Before deploying any token with custom transfer logic to an AMM:

  • [ ] Burns: Does _transfer() reduce totalSupply? If yes, are pool addresses exempted or is sync() called?
  • [ ] Fees/taxes: Does the recipient receive less than amount? Is the AMM pool aware?
  • [ ] Reflections: Do holder balances change outside of transfers?
  • [ ] Rebases: Does balanceOf(pool) change between blocks without transfers?
  • [ ] Transaction limits: Per-transaction or per-block cumulative? Can they be bypassed by splitting?
  • [ ] Pool sync: After any supply-modifying operation involving a pool, is pair.sync() called?
  • [ ] Invariant tests: Is there a test that reserve ≤ balanceOf(pool) holds after every operation?

Key Takeaway

The BCE exploit reveals a fundamental tension in tokenomics design: custom transfer logic and AMM invariants are often incompatible by default.

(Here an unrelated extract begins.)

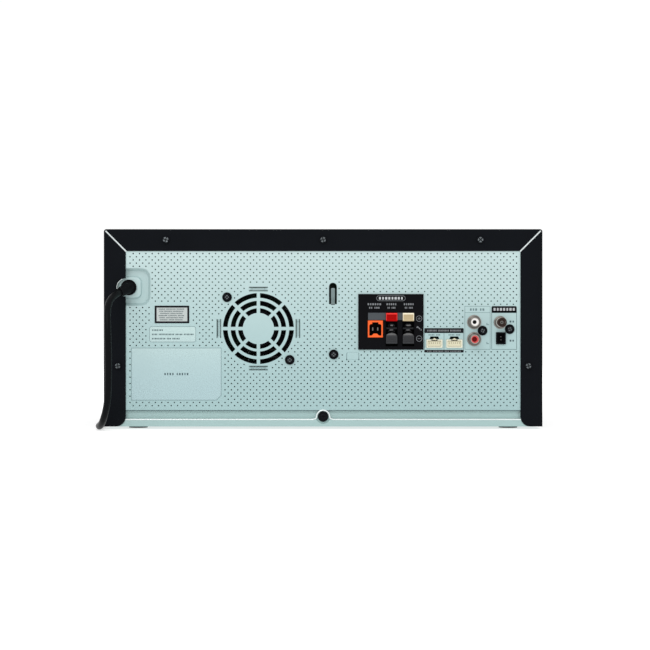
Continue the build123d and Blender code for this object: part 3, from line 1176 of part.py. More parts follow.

Every token that modifies balances, burns supply, or redistributes during transfer() is potentially breaking the x*y=k assumption that AMM pools depend on.

The fix isn't to avoid custom token mechanics — it's to ensure that every supply-modifying operation either (a) excludes pool addresses, (b) calls sync() immediately after, or (c) uses dead-address burns that don't affect balanceOf().

$679K is a cheap lesson. The next burn-mechanism exploit targeting a larger pool won't be.